→ **DESCRIPTION OF THE TASK**: Copy out every line in which the string "that" occurs.
==== EXTRACTED INFORMATION
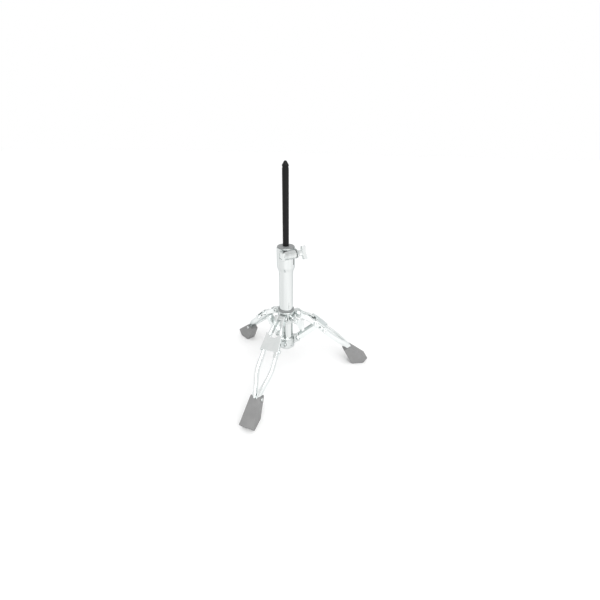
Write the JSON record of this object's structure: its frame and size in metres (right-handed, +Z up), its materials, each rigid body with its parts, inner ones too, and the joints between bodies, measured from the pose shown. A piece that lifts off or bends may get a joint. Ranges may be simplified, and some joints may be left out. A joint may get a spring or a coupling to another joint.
{
  "type": "tripod stand base",
  "caption": "Double-braced folding tripod base for percussion hardware, with curved twin-bar legs, wedge feet, a tube clamp and a slim height rod with a tapered tip.",
  "frame": {"origin": "point on the floor under the column's axis, in the plane of the three soles", "axes": "+Z up along the column, -Y towards the front leg, +X to the right of it"},
  "size_m": [0.4654, 0.4036, 0.591],
  "materials": {
    "chrome": "polished",
    "black_rod": "satin",
    "black_nylon": "moulded",
    "foot_rubber": "matte",
    "zinc_steel": "zinc plated"
  },
  "bodies": {
    "hub": {"hub_casting": "chrome", "hub_bushing": "black_nylon", "hub_pivot_bolts": "chrome", "hub_pivot_nuts": "chrome"},
    "hub_pad": {"hub_clamp_pad": "black_nylon"},
    "hub_wing": {"hub_wing_screw": "chrome"},
    "front_leg": {"front_leg_bar_left": "chrome", "front_leg_bar_right": "chrome", "front_leg_yoke": "chrome", "front_leg_yoke_bolts": "chrome", "front_foot": "foot_rubber", "front_foot_bolt": "chrome", "front_brace_pin": "zinc_steel"},
    "front_brace_arm": {"front_brace": "chrome", "front_brace_sleeve": "zinc_steel"},
    "right_leg": {"right_leg_bar_left": "chrome", "right_leg_bar_right": "chrome", "right_leg_yoke": "chrome", "right_leg_yoke_bolts": "chrome", "right_foot": "foot_rubber", "right_foot_bolt": "chrome", "right_brace_pin": "zinc_steel"},
    "right_brace_arm": {"right_brace": "chrome", "right_brace_sleeve": "zinc_steel"},
    "left_leg": {"left_leg_bar_left": "chrome", "left_leg_bar_right": "chrome", "left_leg_yoke": "chrome", "left_leg_yoke_bolts": "chrome", "left_foot": "foot_rubber", "left_foot_bolt": "chrome", "left_brace_pin": "zinc_steel"},
    "left_brace_arm": {"left_brace": "chrome", "left_brace_sleeve": "zinc_steel"},
    "column": {"base_tube": "chrome", "lower_collar": "chrome", "collar_set_screws": "zinc_steel", "brace_pivot_bolts": "chrome", "brace_pivot_nuts": "chrome", "top_clamp": "chrome", "clamp_bolt": "chrome", "top_bushing": "black_nylon"},
    "clamp_carrier": {"clamp_washer": "zinc_steel"},
    "clamp_wing": {"clamp_wing_nut": "chrome"},
    "rod_carrier": {"rod_guide": "black_nylon"},
    "rod": {"height_rod": "black_rod", "rod_tip": "black_rod", "rod_clips": "zinc_steel"}
  },
  "joints": [
    {"name": "front_leg_fold", "type": "hinge", "parent": "hub", "child": "front_leg", "pos_m": [0, -0.033, 0.195], "axis": [1, 0, 0], "range_deg": [0, 45]},
    {"name": "right_leg_fold", "type": "hinge", "parent": "hub", "child": "right_leg", "pos_m": [0.02858, 0.0165, 0.195], "axis": [-0.5, 0.866, 0], "range_deg": [0, 45]},
    {"name": "left_leg_fold", "type": "hinge", "parent": "hub", "child": "left_leg", "pos_m": [-0.02858, 0.0165, 0.195], "axis": [-0.5, -0.866, 0], "range_deg": [0, 45]},
    {"name": "front_brace_fold", "type": "hinge", "parent": "front_leg", "child": "front_brace_arm", "pos_m": [0, -0.095, 0.153], "axis": [1, 0, 0], "range_deg": [-90, 0]},
    {"name": "right_brace_fold", "type": "hinge", "parent": "right_leg", "child": "right_brace_arm", "pos_m": [0.08227, 0.0475, 0.153], "axis": [-0.5, 0.866, 0], "range_deg": [-90, 0]},
    {"name": "left_brace_fold", "type": "hinge", "parent": "left_leg", "child": "left_brace_arm", "pos_m": [-0.08227, 0.0475, 0.153], "axis": [-0.5, -0.866, 0], "range_deg": [-90, 0]},
    {"name": "column_drop", "type": "hinge", "parent": "front_brace_arm", "child": "column", "pos_m": [0, -0.033, 0.111], "axis": [1, 0, 0], "range_deg": [0, 45]},
    {"name": "rod_height", "type": "slide", "parent": "column", "child": "rod_carrier", "axis": [0, 0, 1], "range_m": [-0.06, 0.14]},
    {"name": "rod_turn", "type": "hinge", "parent": "rod_carrier", "child": "rod", "pos_m": [0, 0, 0.18], "axis": [0, 0, 1], "continuous": true},
    {"name": "hub_screw_travel", "type": "slide", "parent": "hub", "child": "hub_pad", "axis": [0.866, -0.5, 0], "range_m": [0, 0.0025]},
    {"name": "hub_wing_turn", "type": "hinge", "parent": "hub_pad", "child": "hub_wing", "pos_m": [0.02598, -0.015, 0.19], "axis": [0.866, -0.5, 0], "range_deg": [0, 720]},
    {"name": "clamp_screw_travel", "type": "slide", "parent": "column", "child": "clamp_carrier", "axis": [0.6293, 0.7771, 0], "range_m": [0, 0.0025]},
    {"name": "clamp_wing_turn", "type": "hinge", "parent": "clamp_carrier", "child": "clamp_wing", "pos_m": [0.02176, -0.01762, 0.3775], "axis": [0.6293, 0.7771, 0], "range_deg": [0, 720]}
  ],
  "couplings": [
    {"joint": "right_leg_fold", "follows": "front_leg_fold", "ratio": 1},
    {"joint": "left_leg_fold", "follows": "front_leg_fold", "ratio": 1},
    {"joint": "front_brace_fold", "follows": "front_leg_fold", "ratio": -2},
    {"joint": "right_brace_fold", "follows": "front_leg_fold", "ratio": -2},
    {"joint": "left_brace_fold", "follows": "front_leg_fold", "ratio": -2},
    {"joint": "column_drop", "follows": "front_leg_fold", "ratio": 1},
    {"joint": "hub_wing_turn", "follows": "hub_screw_travel", "rad_per_m": 5026.5},
    {"joint": "clamp_wing_turn", "follows": "clamp_screw_travel", "rad_per_m": 5026.5}
  ]
}
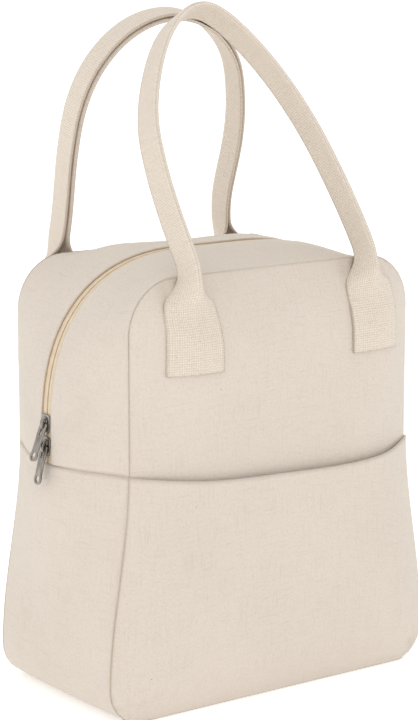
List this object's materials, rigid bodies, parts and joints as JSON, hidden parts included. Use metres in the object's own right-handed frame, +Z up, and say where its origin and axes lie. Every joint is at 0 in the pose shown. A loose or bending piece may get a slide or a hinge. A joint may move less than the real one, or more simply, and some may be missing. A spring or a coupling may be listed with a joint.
{
  "type": "insulated lunch bag",
  "caption": "Soft insulated lunch bag of natural canvas with a zipped top that opens in a wide mouth, a front pocket and webbing carry handles.",
  "frame": {"origin": "centre of the base, on the surface the bag stands on", "axes": "+X across the width, away from the parked zip sliders; +Y from the pocket side to the back; +Z up"},
  "size_m": [0.2831, 0.1834, 0.4615],
  "materials": {
    "canvas": "matte",
    "foam": "matte",
    "lining": "satin",
    "zip_tape": "matte",
    "zip_coil": "satin",
    "webbing": "matte",
    "zip_metal": "polished nickel plate"
  },
  "bodies": {
    "body": {"base_gusset": "canvas", "base_gusset_foam": "foam", "base_gusset_lining": "lining", "front_panel_lower": "canvas", "back_panel_lower": "canvas", "front_foam_lower": "foam", "back_foam_lower": "foam", "front_lining_lower": "lining", "back_lining_lower": "lining", "front_pocket": "canvas"},
    "front_flap": {"front_panel_upper": "canvas", "front_foam_upper": "foam", "front_lining_upper": "lining", "front_zip_gusset": "canvas", "front_zip_gusset_foam": "foam", "front_zip_gusset_lining": "lining", "front_zip_tape": "zip_tape", "front_zip_coil": "zip_coil", "front_handle_tab_left": "webbing", "front_handle_tab_right": "webbing"},
    "back_flap": {"back_panel_upper": "canvas", "back_foam_upper": "foam", "back_lining_upper": "lining", "back_zip_gusset": "canvas", "back_zip_gusset_foam": "foam", "back_zip_gusset_lining": "lining", "back_zip_tape": "zip_tape", "back_zip_coil": "zip_coil", "back_handle_tab_left": "webbing", "back_handle_tab_right": "webbing"},
    "front_handle": {"front_handle": "webbing"},
    "back_handle": {"back_handle": "webbing"},
    "upper_slider": {"upper_slider": "zip_metal"},
    "lower_slider": {"lower_slider": "zip_metal"},
    "upper_pull": {"upper_pull": "zip_metal"},
    "lower_pull": {"lower_pull": "zip_metal"}
  },
  "joints": [
    {"name": "front_flap_open", "type": "hinge", "parent": "body", "child": "front_flap", "pos_m": [0, -0.0849, 0.164], "axis": [1, 0, 0], "range_deg": [0, 24]},
    {"name": "back_flap_open", "type": "hinge", "parent": "body", "child": "back_flap", "pos_m": [0, 0.0849, 0.164], "axis": [-1, 0, 0], "range_deg": [0, 24]},
    {"name": "front_handle_swing", "type": "hinge", "parent": "front_flap", "child": "front_handle", "pos_m": [0, -0.0887, 0.2684], "axis": [1, 0, 0], "range_deg": [0, 186]},
    {"name": "back_handle_swing", "type": "hinge", "parent": "back_flap", "child": "back_handle", "pos_m": [0, 0.0887, 0.2684], "axis": [-1, 0, 0], "range_deg": [0, 176]},
    {"name": "upper_slider_travel", "type": "hinge", "parent": "front_flap", "child": "upper_slider", "pos_m": [-0.028, 0, 0.19], "axis": [0, 1, 0], "range_deg": [0, 90]},
    {"name": "lower_slider_travel", "type": "slide", "parent": "body", "child": "lower_slider", "axis": [0, 0, 1], "range_m": [-0.004, 0.001]},
    {"name": "upper_pull_flip", "type": "hinge", "parent": "upper_slider", "child": "upper_pull", "pos_m": [-0.13705, 0, 0.19], "axis": [0, 1, 0], "range_deg": [0, 140]},
    {"name": "lower_pull_flip", "type": "hinge", "parent": "lower_slider", "child": "lower_pull", "pos_m": [-0.13705, 0, 0.175], "axis": [0, 1, 0], "range_deg": [-9, 16]}
  ]
}
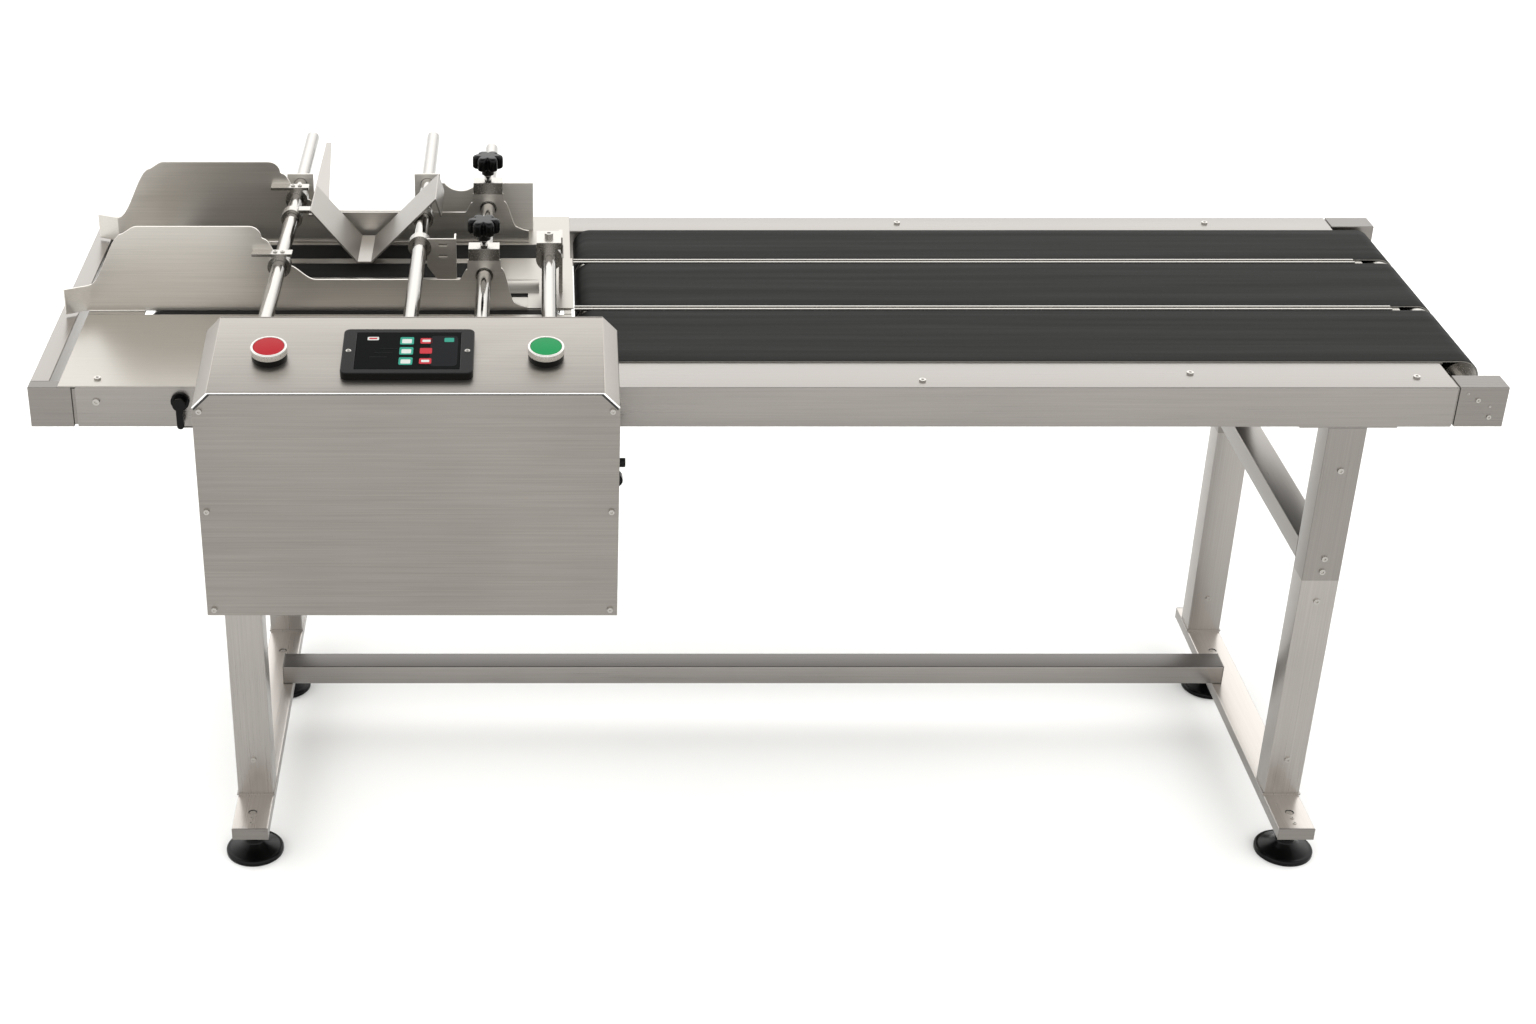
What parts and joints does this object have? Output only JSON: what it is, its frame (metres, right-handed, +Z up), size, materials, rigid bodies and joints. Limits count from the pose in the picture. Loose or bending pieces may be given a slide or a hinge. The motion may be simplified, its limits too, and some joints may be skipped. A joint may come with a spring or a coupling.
{
  "type": "belt conveyor section",
  "caption": "Stainless belt conveyor section with a friction feed hopper, adjustable side guides, guide rods, control box and levelling feet.",
  "frame": {"origin": "on the floor, under the middle of the machine's outer box", "axes": "+X along the bed in the direction of travel, from the infeed end to the outlet; +Y from the control box side to the rear; +Z up"},
  "size_m": [1.9, 0.913, 0.832],
  "materials": {
    "steel": "brushed stainless tube and folded sheet",
    "sheet_steel": "brushed stainless sheet with a fine grain",
    "dark_steel": "plain steel, out of sight",
    "bright_steel": "polished stainless fittings and rods",
    "roller_steel": "turned steel",
    "black_plastic": "moulded black nylon",
    "screen_glass": "glossy dark touch panel",
    "motor_paint": "painted motor casing",
    "drive_plastic": "moulded drive housing",
    "belt_rubber": "matte black belt with a fine grain",
    "timing_rubber": "black rubber drive belt",
    "red_plastic": "glossy red cap",
    "green_plastic": "glossy green cap"
  },
  "bodies": {
    "machine_frame": {"front_rail": "steel", "rear_rail": "steel", "end_blocks": "steel", "infeed_crossbar": "steel", "upper_legs": "steel", "lower_legs": "steel", "leg_cross_tubes": "steel", "leg_brackets": "steel", "foot_bars": "steel", "stretcher": "steel", "slider_bed": "sheet_steel", "table_plates": "sheet_steel", "discharge_deck": "sheet_steel", "box_shell": "sheet_steel", "box_front_cover": "sheet_steel", "box_back_plate": "sheet_steel", "rear_rod_plate": "sheet_steel", "bed_cross_members": "dark_steel", "leg_splices": "dark_steel", "roller_bearings": "dark_steel", "gap_strips": "bright_steel", "foot_nuts": "bright_steel", "frame_screws": "bright_steel", "button_rings": "bright_steel", "guide_rods": "bright_steel", "rod_collars": "bright_steel", "end_caps": "black_plastic", "button_collars": "black_plastic", "display_housing": "black_plastic", "power_plate": "black_plastic", "fuse_cap": "black_plastic", "display_screen": "screen_glass", "gear_motor": "motor_paint", "inverter": "drive_plastic", "conveyor_belts": "belt_rubber", "feed_belts": "belt_rubber", "drive_belts": "timing_rubber"},
    "drive_roller_unit": {"drive_roller": "roller_steel"},
    "tail_roller_unit": {"tail_roller": "roller_steel"},
    "feed_drive_unit": {"feed_drive_roller": "roller_steel"},
    "feed_idler_unit": {"feed_idler_roller": "roller_steel"},
    "motor_output": {"motor_pulley": "dark_steel"},
    "front_guide": {"front_guide_plate": "sheet_steel", "front_guide_clamps": "bright_steel"},
    "front_knob": {"front_guide_knob": "black_plastic"},
    "rear_guide": {"rear_guide_plate": "sheet_steel", "rear_guide_clamps": "bright_steel"},
    "rear_knob": {"rear_guide_knob": "black_plastic"},
    "product_support": {"vee_support": "sheet_steel", "vee_clamps": "bright_steel"},
    "gate": {"gate_plate": "sheet_steel", "gate_clamp": "bright_steel"},
    "stop_cap": {"stop_button": "red_plastic"},
    "start_cap": {"start_button": "green_plastic"},
    "rocker": {"power_rocker": "black_plastic"},
    "lever": {"clamp_lever": "black_plastic"},
    "foot_fl": {"foot_front_left": "black_plastic"},
    "foot_fr": {"foot_front_right": "black_plastic"},
    "foot_rl": {"foot_rear_left": "black_plastic"},
    "foot_rr": {"foot_rear_right": "black_plastic"}
  },
  "joints": [
    {"name": "drive_roller_spin", "type": "hinge", "parent": "machine_frame", "child": "drive_roller_unit", "pos_m": [-0.22, 0.0115, 0.677], "axis": [0, 1, 0], "continuous": true},
    {"name": "tail_roller_spin", "type": "hinge", "parent": "machine_frame", "child": "tail_roller_unit", "pos_m": [0.915, 0.0115, 0.677], "axis": [0, 1, 0], "continuous": true},
    {"name": "feed_drive_spin", "type": "hinge", "parent": "machine_frame", "child": "feed_drive_unit", "pos_m": [-0.285, 0.0115, 0.682], "axis": [0, 1, 0], "continuous": true},
    {"name": "feed_idler_spin", "type": "hinge", "parent": "machine_frame", "child": "feed_idler_unit", "pos_m": [-0.81, 0.0115, 0.682], "axis": [0, 1, 0], "continuous": true},
    {"name": "motor_pulley_spin", "type": "hinge", "parent": "machine_frame", "child": "motor_output", "pos_m": [-0.31, 0.0115, 0.56], "axis": [0, 1, 0], "continuous": true},
    {"name": "front_guide_slide", "type": "slide", "parent": "machine_frame", "child": "front_guide", "axis": [0, 1, 0], "range_m": [-0.1, 0]},
    {"name": "front_knob_turn", "type": "hinge", "parent": "front_guide", "child": "front_knob", "pos_m": [-0.369, -0.0375, 0.82], "axis": [0, 0, 1], "range_deg": [0, 360]},
    {"name": "rear_guide_slide", "type": "slide", "parent": "machine_frame", "child": "rear_guide", "axis": [0, 1, 0], "range_m": [-0.008, 0.025]},
    {"name": "rear_knob_turn", "type": "hinge", "parent": "rear_guide", "child": "rear_knob", "pos_m": [-0.369, 0.2145, 0.82], "axis": [0, 0, 1], "range_deg": [0, 360]},
    {"name": "support_slide", "type": "slide", "parent": "machine_frame", "child": "product_support", "axis": [0, 1, 0], "range_m": [-0.04, 0.008]},
    {"name": "gate_tilt", "type": "hinge", "parent": "machine_frame", "child": "gate", "pos_m": [-0.459, 0.0155, 0.773], "axis": [0, 1, 0], "range_deg": [-30, 0]},
    {"name": "stop_button_press", "type": "slide", "parent": "machine_frame", "child": "stop_cap", "axis": [0, -0.1673, 0.9859], "range_m": [-0.003, 0], "stiffness_N_per_m": 500, "springref_m": 0.002},
    {"name": "start_button_press", "type": "slide", "parent": "machine_frame", "child": "start_cap", "axis": [0, -0.1673, 0.9859], "range_m": [-0.003, 0], "stiffness_N_per_m": 500, "springref_m": 0.002},
    {"name": "power_rocker_tilt", "type": "hinge", "parent": "machine_frame", "child": "rocker", "pos_m": [-0.1965, -0.3485, 0.6], "axis": [0, 1, 0], "range_deg": [-8, 8]},
    {"name": "clamp_lever_turn", "type": "hinge", "parent": "machine_frame", "child": "lever", "pos_m": [-0.755, -0.2955, 0.681], "axis": [0, 1, 0], "range_deg": [0, 90]},
    {"name": "foot_fl_height", "type": "slide", "parent": "machine_frame", "child": "foot_fl", "axis": [0, 0, 1], "range_m": [-0.012, 0.01]},
    {"name": "foot_fr_height", "type": "slide", "parent": "machine_frame", "child": "foot_fr", "axis": [0, 0, 1], "range_m": [-0.012, 0.01]},
    {"name": "foot_rl_height", "type": "slide", "parent": "machine_frame", "child": "foot_rl", "axis": [0, 0, 1], "range_m": [-0.012, 0.01]},
    {"name": "foot_rr_height", "type": "slide", "parent": "machine_frame", "child": "foot_rr", "axis": [0, 0, 1], "range_m": [-0.012, 0.01]}
  ],
  "couplings": [
    {"joint": "tail_roller_spin", "follows": "drive_roller_spin", "ratio": 1},
    {"joint": "feed_drive_spin", "follows": "drive_roller_spin", "ratio": 1},
    {"joint": "feed_idler_spin", "follows": "drive_roller_spin", "ratio": 1},
    {"joint": "motor_pulley_spin", "follows": "drive_roller_spin", "ratio": 1}
  ]
}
========
→ **CORRECT ANSWER**:
Write the JSON record of this object's structure: its frame and size in metres (right-handed, +Z up), its materials, each rigid body with its parts, inner ones too, and the joints between bodies, measured from the pose shown. A piece that lifts off or bends may get a joint. Ranges may be simplified, and some joints may be left out. A joint may get a spring or a coupling to another joint.
  "caption": "Soft insulated lunch bag of natural canvas with a zipped top that opens in a wide mouth, a front pocket and webbing carry handles.",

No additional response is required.